--- begin ---

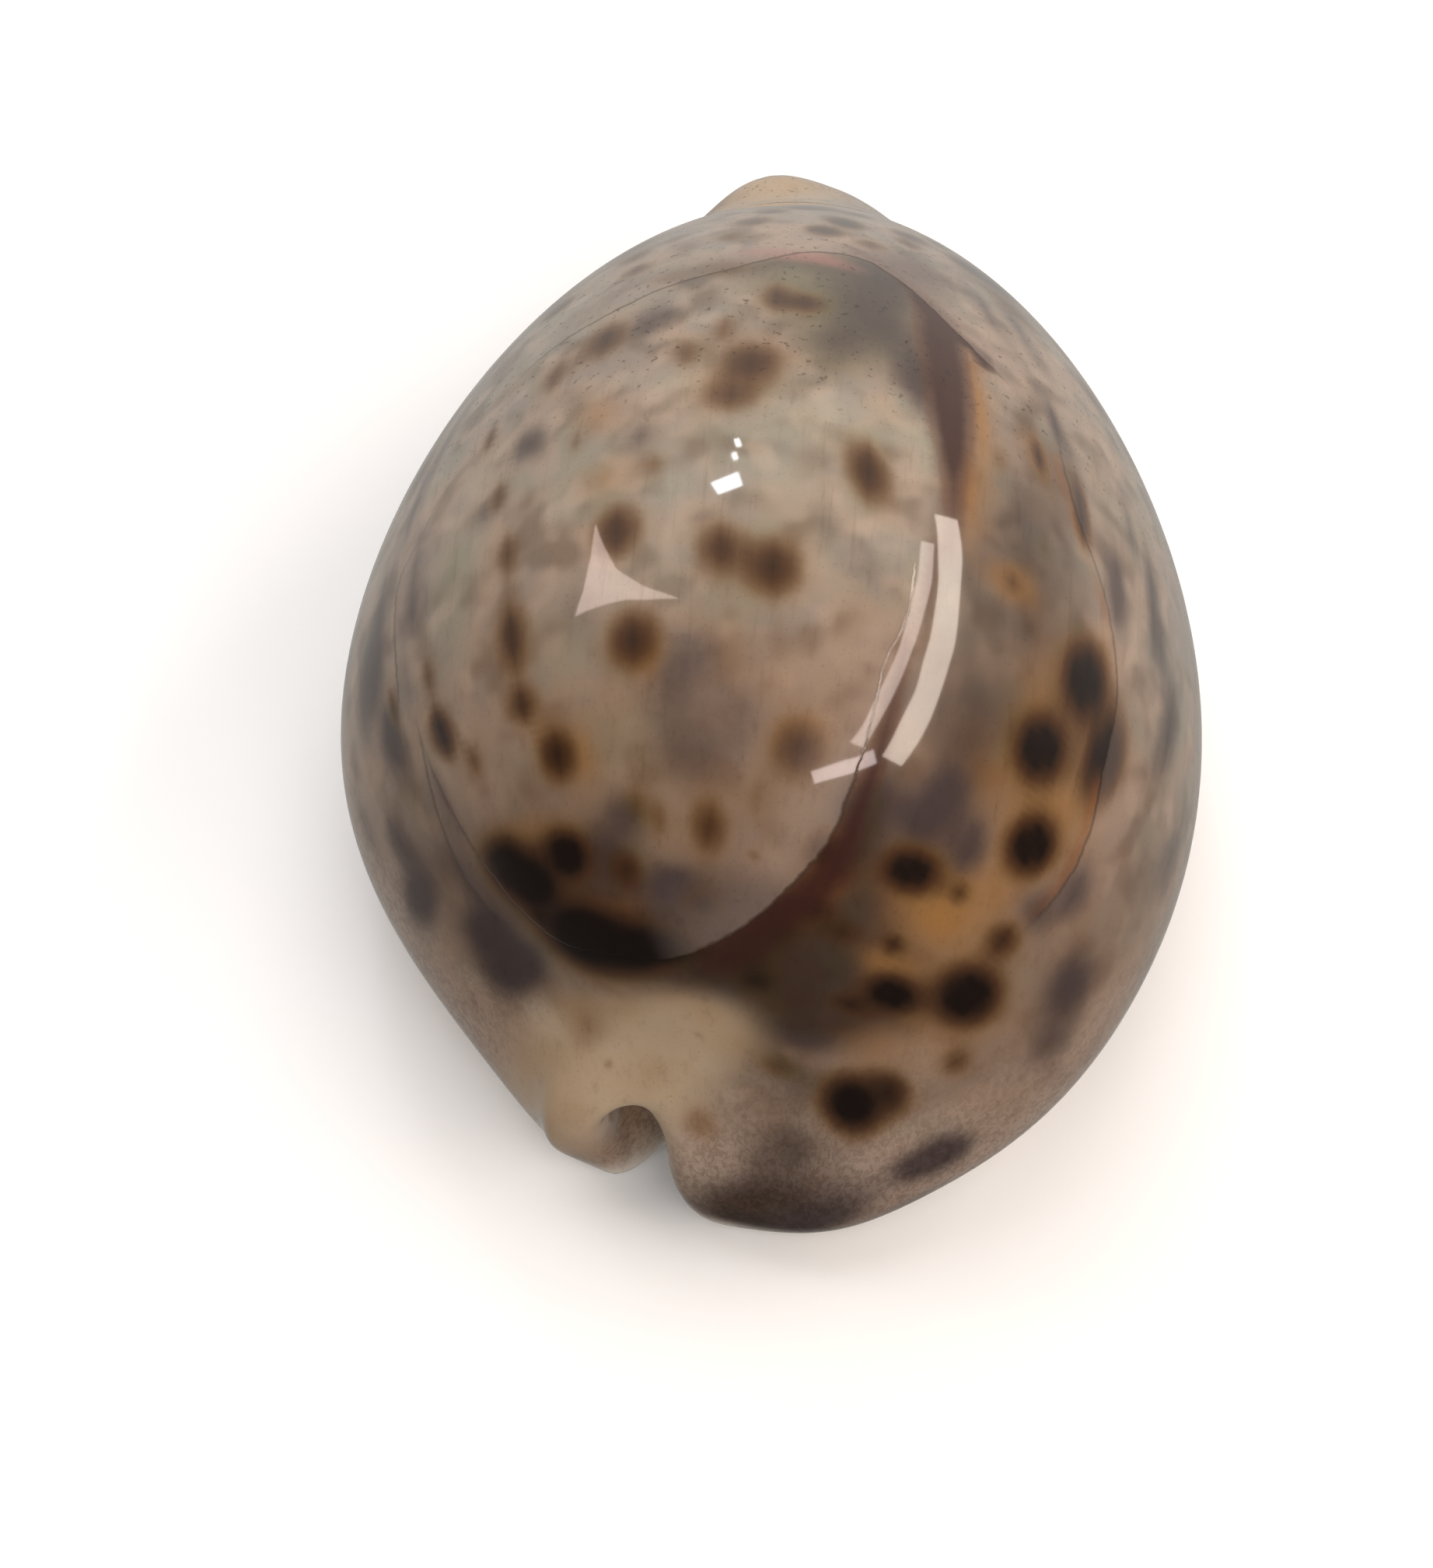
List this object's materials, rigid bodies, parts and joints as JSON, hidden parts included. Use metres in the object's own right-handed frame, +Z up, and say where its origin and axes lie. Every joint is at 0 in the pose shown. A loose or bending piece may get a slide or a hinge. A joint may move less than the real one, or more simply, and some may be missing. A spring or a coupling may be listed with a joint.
{
  "type": "cowrie shell",
  "caption": "Hollow egg-shaped sea shell with a glossy spotted back, a flat base and a long toothed slit between rolled lips, notched at both ends.",
  "frame": {"origin": "on the surface the shell rests on, under the middle of its bounding box", "axes": "+Z up out of the back, +Y along the shell towards its front end, +X towards the outer lip"},
  "size_m": [0.0598, 0.081, 0.0456],
  "materials": {
    "shell_glaze": "natural porcelain-like gloss over a pinkish-grey ground with dark brown spots"
  },
  "bodies": {
    "root": {"cowrie_shell": "shell_glaze"}
  },
  "joints": []
}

--- end ---

= Exercise objective =
Make an exact copy of the material above.

= Full response =
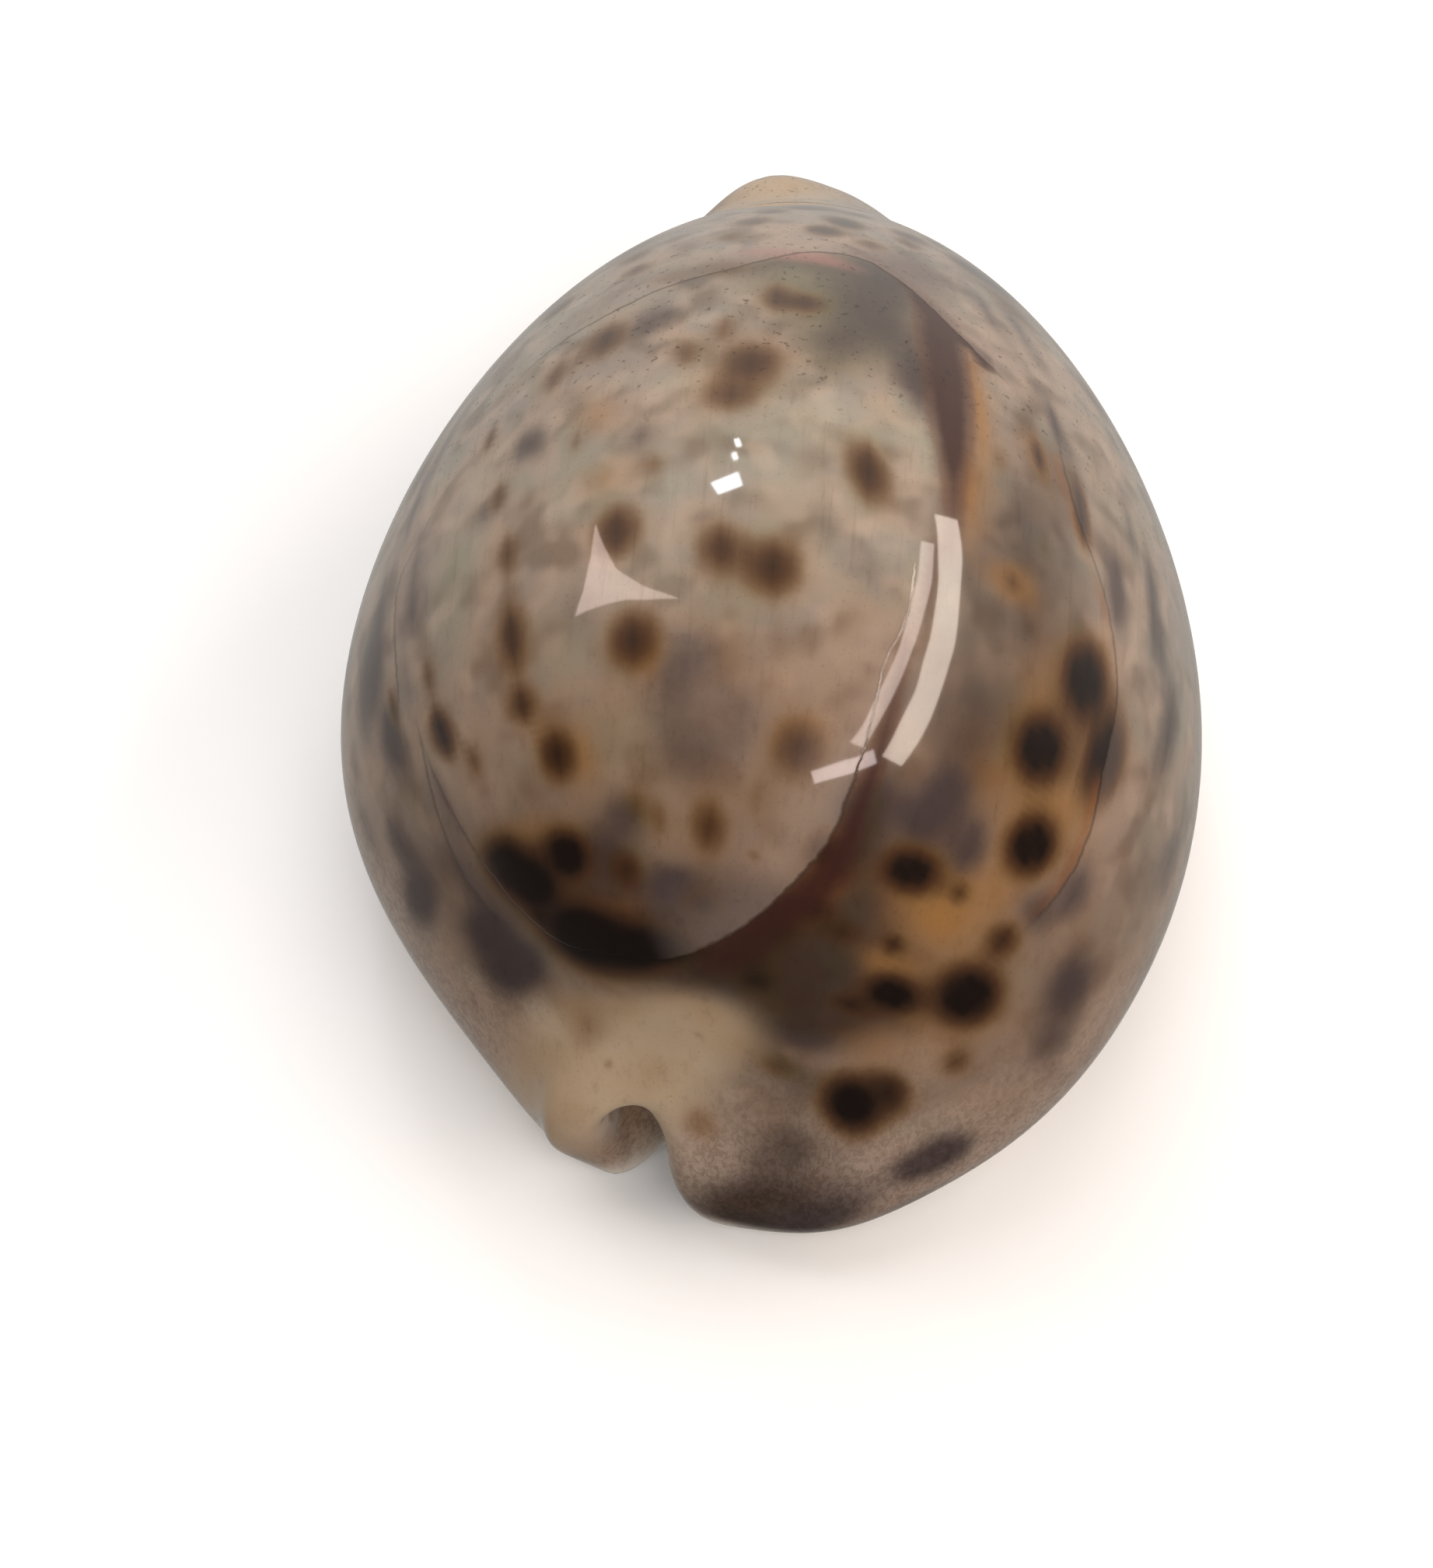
List this object's materials, rigid bodies, parts and joints as JSON, hidden parts included. Use metres in the object's own right-handed frame, +Z up, and say where its origin and axes lie. Every joint is at 0 in the pose shown. A loose or bending piece may get a slide or a hinge. A joint may move less than the real one, or more simply, and some may be missing. A spring or a coupling may be listed with a joint.
{
  "type": "cowrie shell",
  "caption": "Hollow egg-shaped sea shell with a glossy spotted back, a flat base and a long toothed slit between rolled lips, notched at both ends.",
  "frame": {"origin": "on the surface the shell rests on, under the middle of its bounding box", "axes": "+Z up out of the back, +Y along the shell towards its front end, +X towards the outer lip"},
  "size_m": [0.0598, 0.081, 0.0456],
  "materials": {
    "shell_glaze": "natural porcelain-like gloss over a pinkish-grey ground with dark brown spots"
  },
  "bodies": {
    "root": {"cowrie_shell": "shell_glaze"}
  },
  "joints": []
}